After a couple pats over the top of the trailer from the blunt end of the loading bucket, the truck driver rolls a screen over the top of the load and heads east on Interstate 74.
About two hours later, the semi trailer and all its contents (save a few plastic bags that got sucked out on the highway) arrive at the Indianapolis plant owned by Republic Services, the parent company of Allied Waste. The truck rolls up to a concrete scale – altogether it weighs 53,900 pounds, most of which is the truck itself – and then around back to the garage's "tipping floor."
The driver unrolls the screen, swings the rear doors open and the first wall of trash falls out on its own. The rest is pushed out in gelatinous fashion by automated rods on the floor of the trailer. Now Champaign County refuse is mixed in with that from other parts of the Midwest: northern Indiana and Bloomington, Ind., for example.
Anywhere between five and 15 of these truckloads could arrive each day, says Mike Harvey, a supervisor at the sorting plant.
The recyclables now reach a critical point in the process. The load is about to make its way through a disassembly line designed to make it as "clean" as possible, Harvey says. The goal is that only newspaper will fall off the end of the line and the rest of the materials will have been removed along the way.
It's first loaded into a hopper by another front-end loader mimicking the movements of the Urbana loader. The hopper will hold the load to a manageable rate for about a dozen human sorters working along a conveyor belt above.
Those sorters will climb a flight of stairs to reach their positions – the machines are elevated from the floor of the plant to use gravity as a sorting tool.
Their hands and arms never stop as they sweep through the river of trash, while they sift and grab all the cardboard they can spot and drop it into a pile below them. They snatch plastic bags and toss them near a chrome vacuum system above their heads. The two materials are gathered and baled separately, and set aside in a corner of the plant.
The sorters have to work fast to stay efficient. The U-Cycle bin from Urbana made it into the flow, and needs to be removed before it jams the plant's sorting equipment. These machines can process 20 tons of trash every hour, Harvey says, and any wrench in the gears could reduce efficiency.
"It gets pretty hectic up here," Harvey says.
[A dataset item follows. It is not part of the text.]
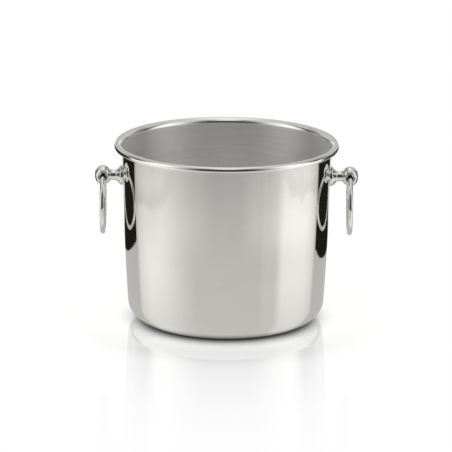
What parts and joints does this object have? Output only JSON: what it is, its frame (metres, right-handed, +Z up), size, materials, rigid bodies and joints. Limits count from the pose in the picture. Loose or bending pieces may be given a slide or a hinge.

Now the river has been reduced to plastic and glass containers and fiber paper. It flows into a grinder, which crushes the glass into tiny fragments. That glass – and some small shreds of paper that sneak by the filters – drops like sand in an hour glass to a bin below and is set aside for now.
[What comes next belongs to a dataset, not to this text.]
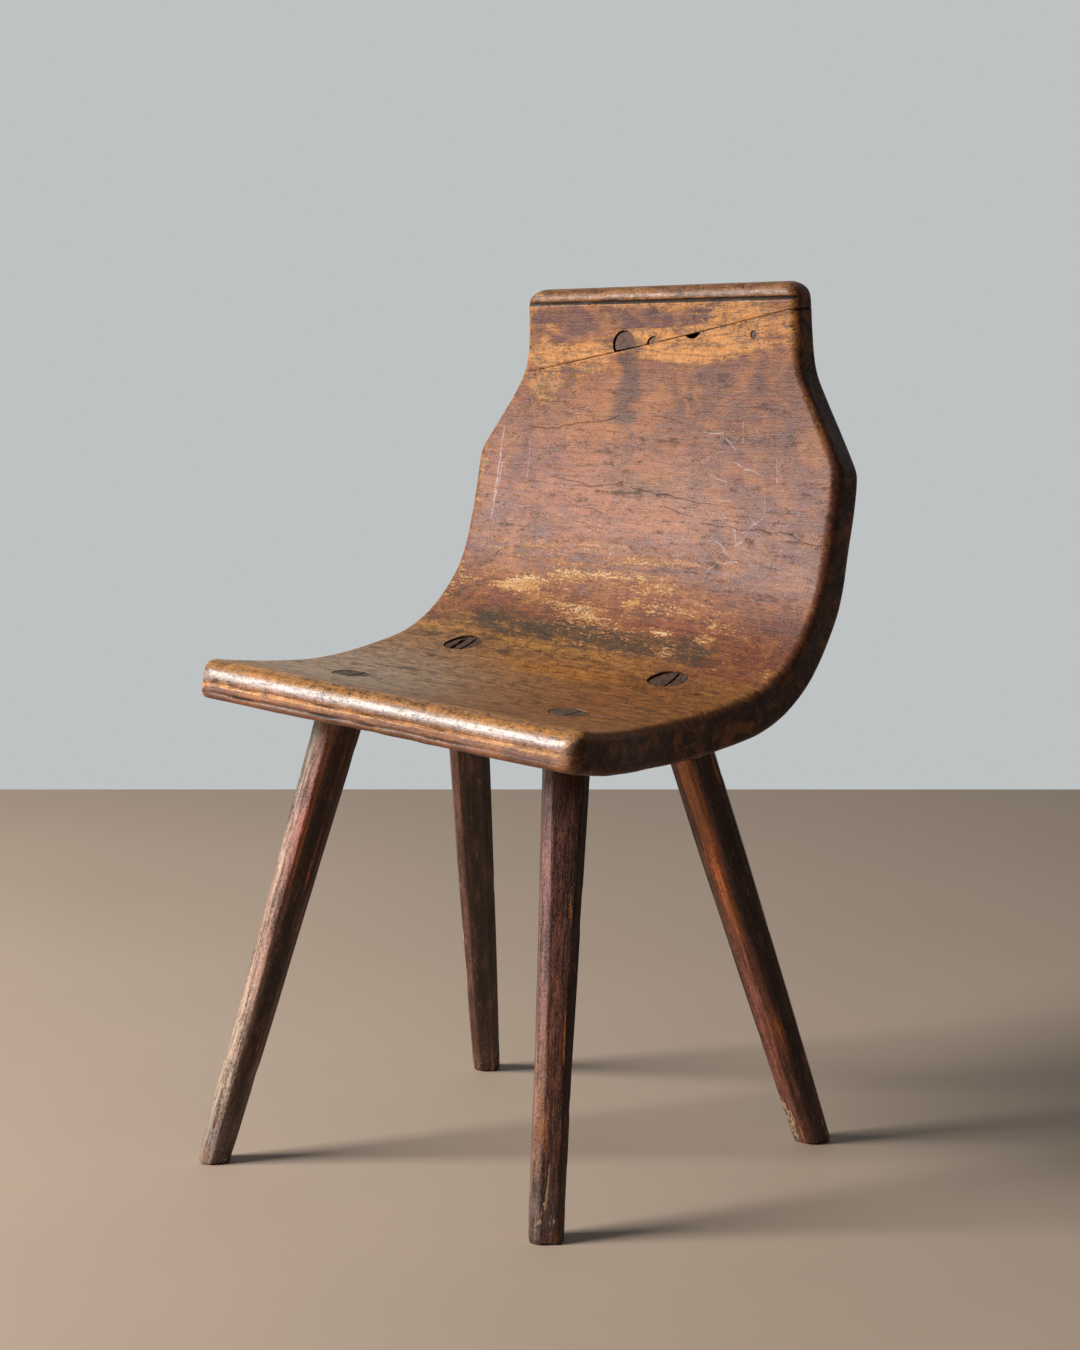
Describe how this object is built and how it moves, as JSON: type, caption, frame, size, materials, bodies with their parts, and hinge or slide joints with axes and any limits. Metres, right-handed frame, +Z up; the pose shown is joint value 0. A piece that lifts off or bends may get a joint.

The trash flow, now primarily paper and plastic, spills into an agitator. The gears float the lighter paper over their tops while the heavier plastic containers fall below into a waiting trailer.
The trailer of plastic – milk jugs and apple juice containers among its contents – is about half full, and the driver is waiting for a full load before he takes it to another Indianapolis facility. There, sorters will further separate different kinds of plastic containers from each other.
Within the next few months, even that process will be streamlined, Harvey says. Republic Services is preparing to buy more equipment in the first sorting plant that would make the sorting 90 percent automatic, instead of placing demand on human hands.
"Recycling's not a money-maker, so you got to be as efficient as you can to stay in the black," Harvey says.
Meanwhile, the once-mighty river of trash has been pared to a creek of paper. It trickles to a final line of human sorters, who remove all of its pollutants: smaller pieces of cardboard that eluded the first group of sorters, plastic bags that got by and any other materials that should not have been recycled in the first place.
The conveyor belt ends, and the paper drips over the edge, now ready to be baled. Fiber paper ideally is the only material that made it through the entire disassembly line, though that is never the case, Harvey says.
The machines are not perfect, but the materials are as close to sorted as they will get. And, because the recyclables are automatically sorted, more people may be recycling, Harvey says.
Republic Services studies found that 11 percent more recyclables came through the plant when it switched to an automated process rather than asking customers to sort the materials at their curbs.
"The key is to make it simple for the customer," Harvey says.
The recyclables are no longer trash – they are now commodities that Republic Services will sell to whatever mills offer the highest prices. They still have plenty of steps to go through before they are remade into consumer products, but the newspapers, plastic water bottles and pizza boxes have reached the end of the process of being thrown away.
Plastic containers will go to plastic mills, where machines will melt them down into plastic pebbles. They'll again be sorted and stored, and then sent to another manufacturer to be remolded into forks, suitcase handles, or any other of a number of possibilities.
Hundreds of copies of The News-Gazette have floated off the end of the sorting line, and glass and plastic containers from Champaign County grocery stores will likely end up as entirely different consumer products throughout the country.
"Twenty years ago, when I got into it, I used to beat my head against the wall trying to get people to recycle," Harvey says. "Now I can't keep up with the load."